The displacement of the virtual object is not, therefore, one disguise among others, but the principle from which, in reality, repetition follows in the form of disguised repetition. Repetition is constituted only with and through the disguises which affect the terms and relations of the real series, but it is so because it depends upon the virtual object as an immanent instance which operates above all by displacement.
I think there are a variety of reasons that Deleuze talks about this as form of "disguise". It ties it to the symbolic disguise that psychoanalysis identifies in our dreams. It relates it to Nietzsche's idea of masks. But translated into plainer English, disguise and displacement are simply meant to describe the way we never as see a process itself directly, but always have to infer it from its products. A process is an odd object because it is always hidden behind those products. It can't be known in any other way. In which case every time we attempt to grasp it we come at it through some relationship between multiple products. This is the easiest way to understand the displacement here. Nor can it ever be exhausted by any finite collection of products. There is always a part of it that remains in reserve, as a potential for further transformation and new products. It never coincides with itself, so to speak, as a plainly self-identical object, but is always moving. It is motion.
Behind the masks, therefore, are further masks, and even the most hidden is still a hiding place, and so on to infinity.
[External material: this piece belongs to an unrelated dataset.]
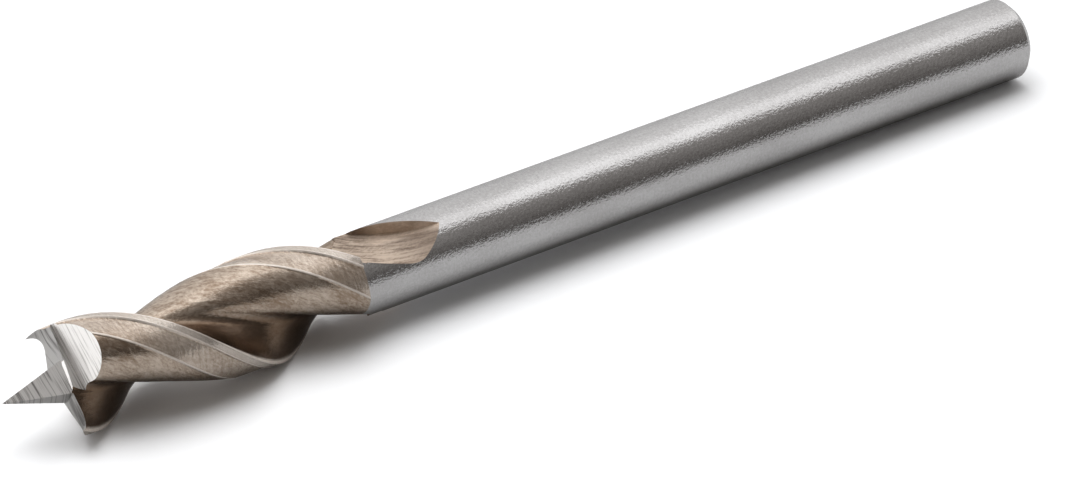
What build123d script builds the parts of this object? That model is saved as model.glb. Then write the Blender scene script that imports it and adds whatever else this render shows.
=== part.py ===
from build123d import *
import math
import os

os.makedirs("parts", exist_ok=True)

# A brad point drill bit for wood, ground from one steel bar: a plain parallel shank, a fluted head
# that is larger than the shank, and a tip with two spurs and a centre point.
# All sizes are in millimetres. Distances along the bit are measured from the butt end of the shank.

# Blank
shank_diameter = 6.0
head_diameter = 8.0
shank_length = 59.15
head_length = 23.95
butt_chamfer = 0.5

# Helix of the flutes. The roll angle turns the whole bit about its axis as it lies.
helix_lead = 30.57
roll_angle = 153.3

# Lands: a narrow margin at full size, then a step down to the cleared land
land_angle = 44.4
margin_angle = 10.2
land_clearance = 0.16
step_angle = 2.2

# Flute floor: three arcs that run into each other, given by the radius and the angle from the
# cutting corner where each one ends. The first one leaves the heel of the land in heel_direction.
flute_shoulder = (2.41, 81.2)
flute_wall = (1.72, 64.5)
lip_root = (1.60, 31.5)
heel_direction = (-0.840, -0.543)
rake_bow = 0.10

# Run-out of the flutes, left by the rim of the grinding wheel where it lifts out of the shank
wheel_radius = 9.0
wheel_width = 3.06
wheel_root = 1.03
wheel_yaw = 25.9
wheel_setback = 0.92
wheel_phase = 21.7
rim_slope = -0.07
rake_side_slope = 2.55
far_side_slope = 8.0
wheel_corner = 0.80

# Tip, measured from the plane of the two spurs. x runs towards a spur and y in the cutting direction.
# Each lip and its relief are one hollow grind: a gentle slope, then an arc that climbs to the spur.
lip_bottom = (2.54, -0.85)
lip_slope = 0.096
lip_relief = 0.157
grind_turn = 5.0

# Centre point: a pyramid with four faces, given by its height and two corners of its base
point_height = 4.16
point_lip_corner = (1.45, 0.70, -0.63)
point_back_corner = (0.96, -1.23, -0.79)
point_base = -1.5

# Narrow floor beside the centre point, left by the wheel that ground its broad face
strip_level = -0.400
strip_fall = 0.379
strip_inner = -1.65
strip_outer = 0.80
strip_near = -0.40
strip_far = -2.20
strip_top = 0.50

# Gash behind each lip: a facet that falls away from a foot line, and a wall that leans over it
gash_foot_inner = (-2.20, -0.22, -1.81)
gash_foot_outer = (4.60, -1.90, -1.48)
gash_lean_inner = 0.35
gash_lean_outer = 1.89
gash_top = -0.40
gash_fall = 0.379

# Room left around the blank, so that each cut runs clear of the metal
clearance = 1.0
spare_length = 0.34

shank_radius = shank_diameter / 2
head_radius = head_diameter / 2
land_radius = head_radius - land_clearance
turn_per_mm = 360.0 / helix_lead
spur_plane = shank_length + head_length
wheel_station = shank_length - wheel_setback


def polar(radius, angle):
    return Vector(radius * math.cos(math.radians(angle)), radius * math.sin(math.radians(angle)))


def half_turn(point):
    return Vector(-point.X, -point.Y, point.Z)


def land_and_flute():
    """Edges of one land and of the flute behind it, from one cutting corner to the other."""
    corner = polar(head_radius, 0)
    margin_end = polar(head_radius, -margin_angle)
    land_start = polar(land_radius, -margin_angle - step_angle)
    heel = polar(land_radius, -land_angle)
    margin = ThreePointArc(corner, polar(head_radius, -margin_angle / 2), margin_end)
    step = Line(margin_end, land_start)
    land = ThreePointArc(
        land_start,
        polar(land_radius, -(margin_angle + step_angle + land_angle) / 2),
        heel,
    )
    opposite_corner = half_turn(corner)
    root_out = half_turn(polar(*lip_root))
    heel_arc = TangentArc(heel, half_turn(polar(*flute_shoulder)), tangent=heel_direction)
    wall_arc = TangentArc(heel_arc @ 1, half_turn(polar(*flute_wall)), tangent=heel_arc % 1)
    root_arc = TangentArc(wall_arc @ 1, root_out, tangent=wall_arc % 1)
    rake_direction = root_out - opposite_corner
    middle = (root_out + opposite_corner) / 2
    hollow = Vector(-rake_direction.Y, rake_direction.X).normalized() * rake_bow
    rake = ThreePointArc(root_out, middle + hollow, opposite_corner)
    return [margin, step, land, heel_arc, wall_arc, root_arc, rake]


def fluted_bar(start, end):
    """The head's cross section, twisted along the bit between two distances from the butt."""
    first = Curve() + land_and_flute()
    second = first.rotate(Axis.Z, 180)
    section = make_face(Curve() + [first, second])
    start_angle = roll_angle + (start - spur_plane) * turn_per_mm
    placed = Pos(0, 0, start) * Rot(0, 0, start_angle) * section
    return Solid.extrude_linear_with_rotation(
        placed.face(), (0, 0, start), (0, 0, end - start), (end - start) * turn_per_mm
    )


def run_out_cutter():
    """The grinding wheel's rim and side, where the wheel stands when the flute is finished."""
    out = head_radius + clearance
    far_root = wheel_root + wheel_width * rim_slope
    profile = Polyline(
        (-out / rake_side_slope, wheel_root + out),
        (0, wheel_root),
        (wheel_width, far_root),
        (wheel_width + out / far_side_slope, far_root + out),
        close=True,
    )
    face = make_face(profile)
    rake_corner = face.vertices().sort_by_distance((0, wheel_root, 0))[0]
    face = fillet(rake_corner, wheel_corner)
    wheel = revolve(face, Axis((0, wheel_root + wheel_radius, 0), (1, 0, 0)), 360)
    yaw = math.radians(wheel_yaw)
    # The profile's x runs round the bit along the wheel's axle and its y points outwards
    contact = Plane(
        origin=(0, 0, wheel_station),
        x_dir=(0, math.cos(yaw), -math.sin(yaw)),
        z_dir=(0, -math.sin(yaw), -math.cos(yaw)),
    )
    corner_angle = roll_angle + 180 + (wheel_station - spur_plane) * turn_per_mm
    return Rot(0, 0, corner_angle + wheel_phase) * contact.location * wheel


def flank_waste():
    """Metal above one lip and its relief: a gentle slope, then a hollow that climbs to the spur."""
    reach = head_radius + clearance
    top = point_height + reach
    slope = Line((-reach, lip_bottom[1] + (lip_bottom[0] + reach) * lip_slope), lip_bottom)
    hollow = TangentArc(lip_bottom, (head_radius, 0), tangent=(1, -lip_slope))
    rest = Polyline(hollow @ 1, (reach, clearance), (reach, top), (-reach, top), slope @ 0)
    profile = make_face(Curve() + [slope, hollow, rest])
    upright = Plane(origin=(0, reach, lip_relief * reach), x_dir=(1, 0, 0), z_dir=(0, -1, 0))
    cut = extrude(upright.location * profile, amount=2 * reach, dir=(0, -1, -lip_relief))
    cut = Rot(0, 0, grind_turn) * cut
    # Each lip's cut stops at the upright plane through the axis and the lip's inner end
    split = math.degrees(math.atan2(point_lip_corner[1], point_lip_corner[0]))
    own_half = Box(
        4 * reach, 2 * reach, 4 * reach, align=(Align.CENTER, Align.MAX, Align.CENTER)
    )
    return cut & Rot(0, 0, split) * own_half


def strip_waste():
    """Metal above the narrow floor beside one broad face of the centre point."""
    near = (strip_near, strip_level + strip_fall * strip_near)
    far = (strip_far, strip_level + strip_fall * strip_far)
    outline = Polyline(near, far, (strip_far, strip_top), (strip_near, strip_top), close=True)
    across = Plane(origin=(strip_inner, 0, 0), x_dir=(0, 1, 0), z_dir=(1, 0, 0))
    return extrude(across.location * make_face(outline), amount=strip_outer - strip_inner)


def gash_profile(foot, lean):
    """Upright section through the gash at one distance from the axis."""
    x, y, z = foot
    far = -head_radius - clearance
    outline = Polyline(
        (x, y, z),
        (x, y - lean, gash_top),
        (x, far, gash_top),
        (x, far, z + gash_fall * (far - y)),
        close=True,
    )
    return make_face(outline)


def gash_waste():
    inner = gash_profile(gash_foot_inner, gash_lean_inner)
    outer = gash_profile(gash_foot_outer, gash_lean_outer)
    return loft([inner, outer], ruled=True)


def centre_point():
    """The pyramid, carried down below the lips so that it grows out of the web."""
    corners = []
    for turn in (0, 180):
        for corner in (point_lip_corner, point_back_corner):
            scale = (point_height - point_base) / (point_height - corner[2])
            foot = Vector(corner[0] * scale, corner[1] * scale, point_base)
            corners.append(foot.rotate(Axis.Z, turn))
    base = make_face(Polyline(*corners, close=True))
    return loft([base, Vertex(0, 0, point_height)], ruled=True)


def both_lips(waste):
    return waste + waste.rotate(Axis.Z, 180)


tip = Pos(0, 0, spur_plane) * Rot(0, 0, roll_angle)
point = centre_point()

head = fluted_bar(shank_length, spur_plane + point_height + spare_length)
print("bar", head.is_valid, round(head.volume, 1))
above_lips = both_lips(flank_waste()) + both_lips(strip_waste()) - point
head = head - tip * above_lips
head = head - tip * both_lips(gash_waste())
print("head", head.is_valid, round(head.volume, 1), len(head.solids()))

# The flutes reach a little way into the shank, to the station where the wheel lifts out
flutes = fluted_bar(wheel_station, shank_length)
neck = Cylinder(shank_radius, shank_length - wheel_station,
                align=(Align.CENTER, Align.CENTER, Align.MIN))
neck = (Pos(0, 0, wheel_station) * neck) & flutes
print("neck", neck.is_valid, round(neck.volume, 2), len(neck.solids()))

shank = Cylinder(shank_radius, wheel_station, align=(Align.CENTER, Align.CENTER, Align.MIN))
shank = chamfer(shank.edges().group_by(Axis.Z)[0], butt_chamfer)
shank = shank + neck
cutter = run_out_cutter()
shank = shank - cutter - cutter.rotate(Axis.Z, 180)
print("shank", shank.is_valid, round(shank.volume, 1), len(shank.solids()))

drill_bit = head + shank
print("bit", drill_bit.is_valid, round(drill_bit.volume, 1), len(drill_bit.solids()))

# The butt end stands at the origin and the tip points along -X
lying = Plane(origin=(0, 0, 0), x_dir=(0, -1, 0), z_dir=(-1, 0, 0))
drill_bit = lying.location * drill_bit
export_step(drill_bit, "parts/drill_bit.step")
print("size", drill_bit.bounding_box().size)
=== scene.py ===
# %% [markdown]
# # A brad point drill bit and its finishes
#
# The shape comes from the CAD solid and stays as it is: one steel bar, ground to a plain shank, a
# fluted head and a tip with two spurs and a centre point. This lesson gives it its surfaces. The
# shank is ground bright, the flutes and lands carry a brown heat tint, and the tip is bare steel
# where the last wheels sharpened it. Everything is in metres, in the frame of the CAD model: the
# bit lies along X with its tip towards -X, and Z is up.

# %% Load the solid
import math

import bpy
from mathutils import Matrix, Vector

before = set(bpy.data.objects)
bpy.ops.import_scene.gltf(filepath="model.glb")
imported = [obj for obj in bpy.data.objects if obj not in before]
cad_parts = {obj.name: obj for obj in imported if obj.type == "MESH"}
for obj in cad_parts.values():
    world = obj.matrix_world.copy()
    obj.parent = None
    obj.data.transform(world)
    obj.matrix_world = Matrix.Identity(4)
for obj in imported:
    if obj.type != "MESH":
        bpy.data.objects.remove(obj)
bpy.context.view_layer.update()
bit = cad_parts["drill_bit"]
print("bit loaded, triangles:", len(bit.data.polygons))

# %% [markdown]
# ## Camera
#
# The photograph was taken from the tip's side with a long lens, so the bit hardly shrinks with
# distance. A camera could be moved by hand until the outlines agree. Here its direction is written
# as two angles, and it looks back along them at a target on the bit, so each angle can be corrected
# without losing the other.

# %% Camera
camera_data = bpy.data.cameras.new("camera")
camera_data.sensor_width = 36.0
camera_data.lens = 344.05
camera_data.clip_start = 0.05
camera_data.clip_end = 20.0
camera = bpy.data.objects.new("camera", camera_data)
bpy.context.scene.collection.objects.link(camera)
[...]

The only illusion is that of unmasking something or someone.
In the first place, the mask means the disguise which has an imaginary effect on the terms and relations of the two real series which properly coexist. More profoundly, however, it signifies the displacement which essentially affects the virtual symbolic object, both in its series and in the real series in which it endlessly circulates. (Thus, the displacement which makes the eyes of the bearer correspond with the mouth of the mask, or shows the face of the bearer only as a headless body, allowing that a head may none the less, in turn, appear upon that body.)
The virtual is always a very slippery concept that can easily be misunderstood in a number of ways. It is as inherently hard to grasp as the notion of time itself.